Measurements - Front Seat



Legroom (min-max)


Knee room (min-max)


Seat base length


Seat base width


Seat back height


Headroom (min-max)


Cabin width


As far as space is concerned the Creta continues to be fairly spacious for a family. The seats are wide and supportive and though the steering is only adjustable for tilt, there’s enough adjustment in the driver’s seat for you to find a comfortable position.

Measurements - Rear Seat



Shoulder room




Seat base length


Seat base width


Seat back height


Knee room (min-max)


The rear shoulder room, at 1250mm, is reasonable but in comparison the S-Cross’ rear bench is 100mm more spacious at 1350mm. The Dual Tone petrol and diesel cars will also get orange interior accents that will help break up the monotony of the dark-coloured interiors.


2018 Hyundai Creta

The Hyundai Creta has received a few small but significant changes to its creature comforts packaging. New updates include cruise control, sunroof, six-way adjustable powered driver seat, wireless charging and an auto-dimming IRVM. ISOFIX child seats have only been added to the SX AT petrol and diesel models, which is odd as most manufacturers tend to offer this feature as standard when it is present on the options list. Some of the features that we had on our wishlist for the new Creta, like ventilated seats, auto headlamps and rain-sensing wipers, are missing from the list of new features.

2018 Hyundai Creta


2018 Hyundai Creta

Hyundai hasn’t changed too much in the engine except for a tune-up that has reportedly improved fuel efficiency by 4 per cent, to 20.5kmpl (19.67kmpl for the old car). When it comes to the performance of the 1.6-litre diesel engine it’s still the most powerful in the class with 128PS@4000rpm and 260Nm @1500-3000rpm and so there was little need for Hyundai to change it.

In town the engine is happy to potter around in 2nd or 3rd gear with enough power to smoothly accelerate away if needed. On the highway you want to try to keep the engine spinning around the 2000rpm mark where it’s happiest at, and there is still ample power to make a quick overtaking manoeuvre when necessary.


0-100kmph - 10.83 seconds

30-80kmph (3rd) - 7.93 seconds

40-100kmph (4th) - 13.58 seconds

Ride and Handling

Since there have been no mechanical changes to the Creta, it displays fairly similar driving dynamics. In town the suspension does a reasonable job of isolating occupants from small and medium bumps. For large speed breakers there’s more than enough suspension travel to take them without any fuss or crashing noise. That said, over sharp bumps like level changes, expansion gaps and potholes, you can tell that the suspension is set slightly on the firm side as some of the bumps makes it through the cabin, accompanied by some complaints from the suspension.

2018 Hyundai Creta

The steering and clutch are light and typically Hyundai so driving around town is an effortless affair. However, one might need some time to get used to the clutch action.

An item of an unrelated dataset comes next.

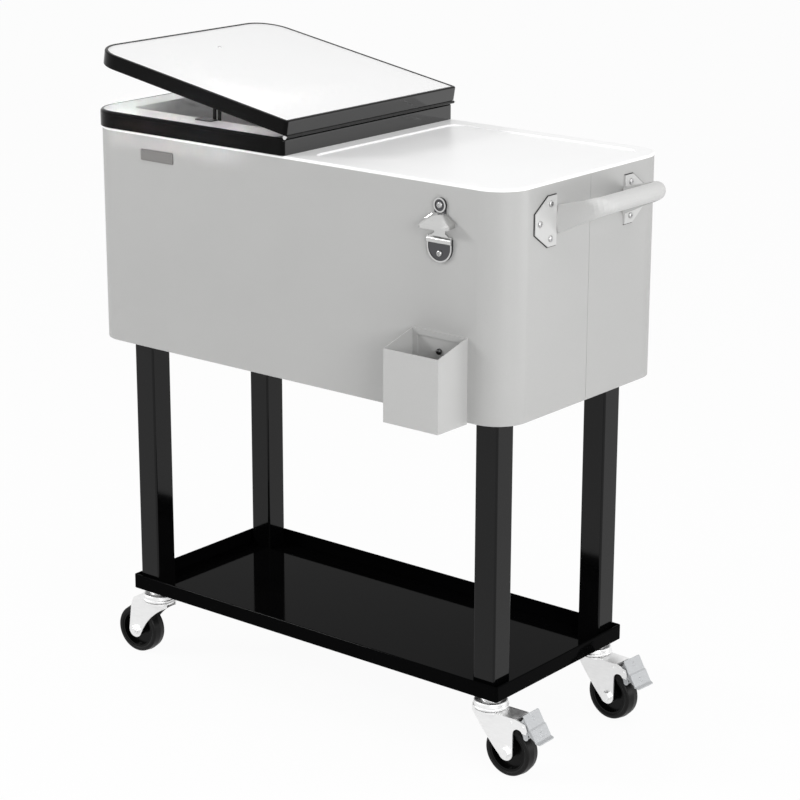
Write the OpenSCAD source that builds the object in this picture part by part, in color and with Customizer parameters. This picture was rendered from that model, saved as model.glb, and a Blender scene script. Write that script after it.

It’s light but lacks feeling so you can't quite tell when it’s starting to bite.


100-0kmph - 43.43 metres

80-0kmph - 26.75 metres

The brakes are firm and progressive and managed to haul the tall car down from speed fairly effectively but the pedal feels a little squishy - and that’s the only complaint.


Dual airbags and ABS with EBD are standard across the range while the SX(O) variants gets six airbags. Electronic stability control, vehicle stability management control and hill start assist control are only available in the SX(O). ISOFIX child seat mounts are only available in the SX AT petrol and diesel variant cars.


There are six variants of the Hyundai Creta, starting with the E, the E+, S, SX, SX (Dual Tone) and the SX(O). 6-speed conventional automatic transmissions are available in the S & SX diesel and the SX petrol.


2018 Hyundai Creta

On the whole, the 2018 Hyundai Creta facelift lands right in a middle ground when compared to other model updates. There have been cars with less changes made and there certainly have been cars that have seen far more significant changes to their models during an update. Hyundai have added a reasonable amount of changes both in terms of looks and features even though we would have liked a few more. And that’s understandable - if it not broken then you don’t fix it.

The SX(O) diesel has been priced at Rs 15.03 lakh (ex-showroom New Delhi), which is an increase of Rs 51,000 compared to the model it replaces. And that‘s a fair price increase for a sunroof, power-adjustable driver's seat, cruise control and auto-dimming IRVM. And while it’s not all that we wanted, it’s certainly a worth update to keep the Creta on the very top of buyers’ lists.